I overcame it. I noticed bits of my houses missing and used a bit of common sense. If an endermen cannot get near my house, they cannot destroy it. I believe early on I used iron bars, then outlaid the outside of the bars with cobble (or something, it was one of the early "enderman cannot pick these up" blocks). And of course lit up the area to prevent them from spawning too close.
The "new" hard mode fire is not new. It's a reversion of the fire spread nerf they introduced some time ago, and at which time people complained that they were making the game too easy.
I made a thread on my experience with this. I was fine with it but the only issue is the massive drain on the system the fire spread causes. I was mining and couldn't figure out why I was only getting 2fps and why 80% of the game time was in the tick. I went to the surface to find the cause was a forest biome up in flames because of a lava pool. I would imagine a fix would be to make lava pools not appear in forest biomes; only biomes that have fewer trees (or, at least, not on the surface in those biomes).
I like all the features. All of them; including the fire nerf reversion. Of course the downside is that after they nerfed it I started to build things out of wood and I have a gigantic house made purely out of flammable materials. In a thunderstorm, I actually lost a good bit of the jungle that I built that structure in:
This is what is left. I actually managed to stop it in two ways: first, I actually had a line of jungle trees that I had cut down to the right, so it couldn't spread that way, which meant it's only way to my house (which is just over the hill on the right) was by going over said hill. I saw the lightning hit a tree and acted quickly, by the time I got there (not more than a minute) at least 5 trees were on fire. After trying to put it out with water I decided to try to get it under control by chopping down trees and preventing it from spreading, which worked. It destroyed parts of the jungle behind the hill up to the nearby river and desert (on the left, as well as a bit behind me), but I saved a good 80% of the jungle by acting quickly. If I had continued what I was doing, I would have slept peacefully in my new pink pajamas while the house caught fire, and things got even worse. However I averted it pretty well. Obviously the best solution would be to change my house to use a non-flammable block but I think I will simply "partition" it so that fire in one part of the building won't spread to another.

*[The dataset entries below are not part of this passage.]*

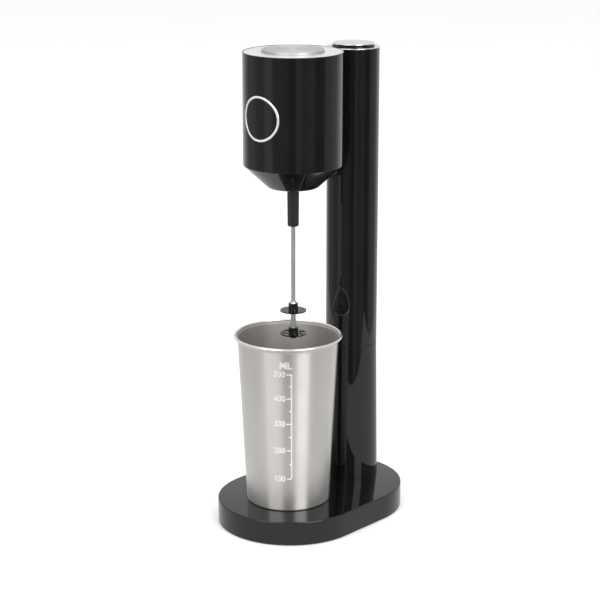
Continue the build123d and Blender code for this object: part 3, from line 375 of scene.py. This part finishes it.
# ---------------------------------------------------------------- base
def base_skin():
    """The base's cover: a stadium-shaped cap with a small round along its top edge."""
    low_z, top_z = low("base_cover")[2], high("base_cover")[2]
    end_r = radius("base_cover")
    half_straight = high("base_cover")[1] - end_r
    plate_gap = 0.15 * MM
    wall = end_r - radius("base_plate") - plate_gap
    edge = 1.0 * MM
    edge_steps = 8
    arc_points = 72
    # pairs of (inset, height) up the outer wall and over the edge, and last the ceiling's edge
    profile = [(wall, low_z), (0, low_z), (0, top_z - edge)]
    for k in range(1, edge_steps + 1):
        a = math.pi / 2 * k / edge_steps
        profile.append((edge * (1 - math.cos(a)), top_z - edge + edge * math.sin(a)))
    profile.append((wall, top_z - wall))

    def outline(inset):
        points = []
        for side in (-1, 1):
            for k in range(arc_points + 1):
                a = math.pi * k / arc_points + (math.pi if side < 0 else 0)
                reach = end_r - inset
                points.append((reach * math.cos(a), side * half_straight + reach * math.sin(a)))
        return points

    bm = bmesh.new()
    *outer, ceiling = [[bm.verts.new((x, y, z)) for x, y in outline(inset)] for inset, z in profile]
    for a, b in zip(outer, outer[1:]):
        band(bm, a, b)
    band(bm, ceiling, outer[0])
    bm.faces.new(outer[-1])
    bm.faces.new(ceiling)
    made = add_object("base_skin", finished(bm, "base_skin"), GLOSS, sharp=50)
    inlet = (0, low("cord_grommet")[1], centre("cord_grommet")[2])
    cut(made, drill(inlet, (0, 1, 0), radius("cord_grommet"), 20 * MM))
    stand_for(made, "stand", "base_cover")


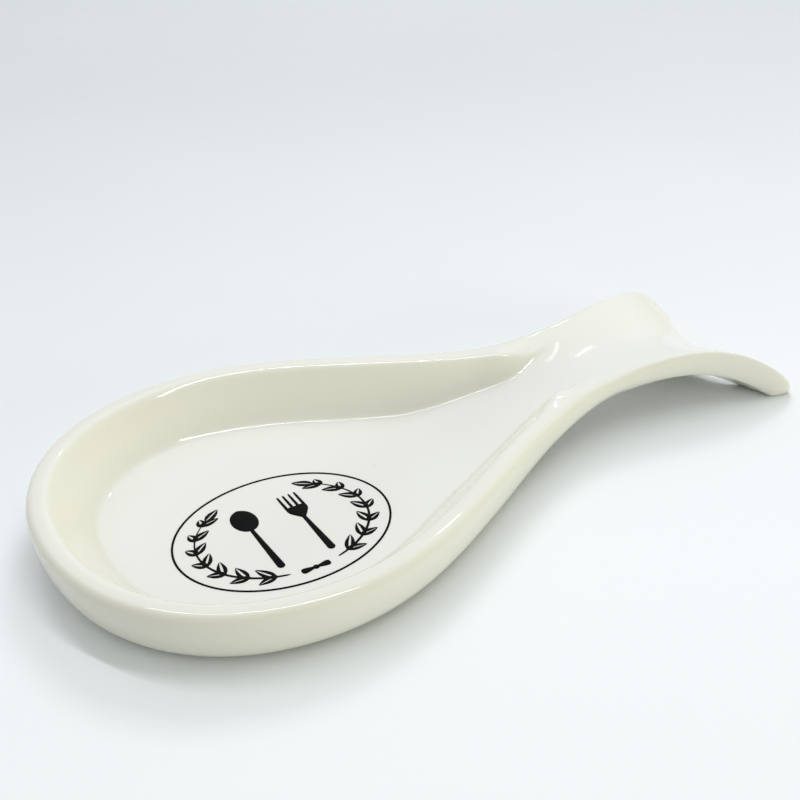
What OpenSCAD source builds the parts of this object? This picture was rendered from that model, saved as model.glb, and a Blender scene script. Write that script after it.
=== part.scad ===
// Spoon rest: a one-piece glazed ceramic tray with a teardrop bowl, a bridged
// handle and a fishtail end whose two tips come down to the table.
// Millimetres. +X runs from the bowl's front to the tail, +Y is the left side
// seen from the bowl, +Z is up, and z = 0 is the table under the foot.

/* [Overall] */
// Length from the front of the bowl to the tips of the tail
length = 250; // [200:1:320]
// Half of the widest part of the bowl, at the rim
bowl_half_width = 64.5; // [40:0.5:80]
// Distance from the front of the bowl to its widest place
bowl_widest_at = 65; // [45:1:80]
// Roundness of the bowl's front: 2 is an ellipse, more is squarer
bowl_front_power = 2.15; // [1.8:0.05:3]
// Height of the bowl's rim above the table
rim_height = 19; // [14:0.5:30]

/* [Bowl] */
// Height of the flat floor above the table
floor_height = 4.8; // [3.5:0.1:8]
// Radius of the rounded rim
rim_radius = 2.4; // [1.5:0.1:3.5]
// Inset from the outline where the inner wall starts to fall
wall_top_inset = 4.5; // [3:0.1:7]
// Inset from the outline where the inner wall meets the floor
wall_foot_inset = 20.5; // [11:0.5:22]
// Share of the inner wall's fall that each of its rounded ends takes
wall_rounding_share = 0.2; // [0.1:0.05:0.5]
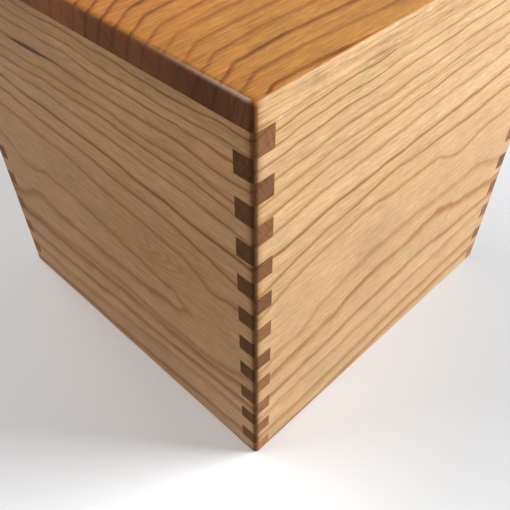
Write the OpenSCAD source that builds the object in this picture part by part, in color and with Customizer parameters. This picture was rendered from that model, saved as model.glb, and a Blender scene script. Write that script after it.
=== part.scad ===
// Cherry puzzle box with finger-jointed corners and a captive sliding lid.
// The lid, with the top three fingers of the back wall glued under it, slides
// straight back on two hidden runners until its catch meets the back wall.
// Two pins that spin outwards and one that drops by its own weight lock a catch
// under the lid.
// X runs to the right, Y to the back, Z up; the origin is in the middle of the
// foot of the box, and the box is drawn shut, with all three pins withdrawn.

/* [Box] */
// Outside width of the box, left to right
box_w = 139.7; // [125:0.1:180]
// Outside depth of the box, front to back
box_d = 139.7; // [125:0.1:180]
// Thickness of the four walls
wall_t = 6.35; // [6:0.05:8]
// Height of one finger of the corner joints
finger_h = 6.35; // [5.8:0.05:8]
// Number of finger levels up each corner, always odd
finger_count = 21; // [17:2:27]
// Radius of the rounded upright corners
corner_r = 1.7; // [0.8:0.1:4]
// Radius along the lower edges that the box stands on
foot_r = 0.5; // [0.3:0.1:1.5]
// Thickness of the bottom panel
panel_t = 4; // [3:0.1:4.6]
// Depth of the grooves that hold the bottom panel
groove_d = 3.2; // [2.5:0.1:4]
// Room for the bottom panel to swell at each of its edges
panel_gap = 0.3; // [0.2:0.05:0.8]

/* [Lid] */
// Thickness of the lid
lid_t = 7; // [6.5:0.1:10]
// Radius along the lid's top edges
lid_edge_r = 1.6; // [0.8:0.1:3]
// Air between the lid and the tops of the walls
lid_gap = 0.1; // [0.05:0.05:0.4]
// Finger levels of the back wall that belong to the lid, always odd
tail_fingers = 3; // [3:2:5]
// Sliding clearance round the fingers of the lid's tail
tail_gap = 0.12; // [0.05:0.01:0.3]
// Diameter of the dowels between the lid and its tail
dowel_d = 3.2; // [2.5:0.1:4]
// Depth of each dowel in the tail
dowel_drop = 8; // [5:0.5:12]
// Depth that dowels and screws reach up into the lid
lid_bite = 4.5; // [3:0.1:5]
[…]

I would argue that making it so non-player caused or visible fire- like lava lakes- can't occur to begin with. eg. only allowing lava lakes in certain biomes where forest fires won't be a problem. Things like lightning caused fires are something you can watch for, and if you set a forest on fire it's your own fault. Basically, I agree with you in that it should be something the player can prevent; if a few moments after a chunk loads there are 7 trees on fire there really isn't a lot you can do, by the time you even know about the fire it's too late to do anything.
As an aside, with the additional danger of lightning, there ought to be a way to avoid the problem, aside from encasing your house in stone- eg. things like lightning rods, maybe iron blocks? Ideally, your house being set on fire by a lightning strike isn't something you can control- unless you are pretty much right there with a bucket of water you'll lose the house, so there ought to be a way to prevent that, even if it is expensive (it is hard mode, after all)
What we need is a world creation option for infinite fire spread, that way you can still play hard unaffected and people won't have to worry about lightning or lava pools crashing minecraft on lower end computers.
And so that way we can even play on easy with infinite spread, it would just take much much longer to eat a jungle.
Nope. In the first snapshot of beta 1.8, they could move everything, even bedrock. Then, Mojang "nerfed" them in 1.8 so they wouldn't move bedrock, and that's it. The bigger "nerf" came at 1.0.
That being said, the whole block-moving ability of Endermen didn't bring any difficulty whatsoever. If they actualy moved block to help other mobs get to you, it would have been the case. But they didn't. You'd light up your house, put some water around and the only thing they could do was to take block out of trees around your base and put them somewhere else. Then, you would come upon a village and an Endermen would have killed himself by removing a block from the blacksmith furnace and releashing the lava. Still to this day I fail to understand how somebody could consider this "difficulty".
In the case of fire however, you mess up with fire and you say good bye to your house/forest. It's your fault. And for the fire caused by surface lava pool, that's how the map created itself. And now that mob can get through portal (which is a thing that was announced a long time ago), you have to take this in consideration before you put down portal everywhere.
Wait. Isn't rain supposed to extinguish fire ?
On hard mode it doesn't seem to extinguish the fire fast enough; by the time it puts it out, the fire has spread to adjacent blocks, and then after the initial block is out, the blocks adjacent that are now on fire spread back to it...
I think they should pick up any UNNATURAL block, and leave natural ones alone.
That way, you have to disguise your house.
by c0yote
I tried it with terrible results. I gave my wife my glasses for a second, a creeper showed up and now my wife is pregnant.
Stupid 3D..
Water still spreads faster than fire. However, water does not spread as far.
A LOT of water would help stop a fire.
Depends where you place it. Its counter is reset whenever it goes down a level (which still annoys me to this day). So, if you place it high enough, and there are enough obstructions on the way down, water can flood a good portion of the forest/jungle. That being said, it's hardly ACCURATE.
I think that this change is fine.
And if it turns out to cause problems, it shouldn't be nerfed, lava pools should be nerfed.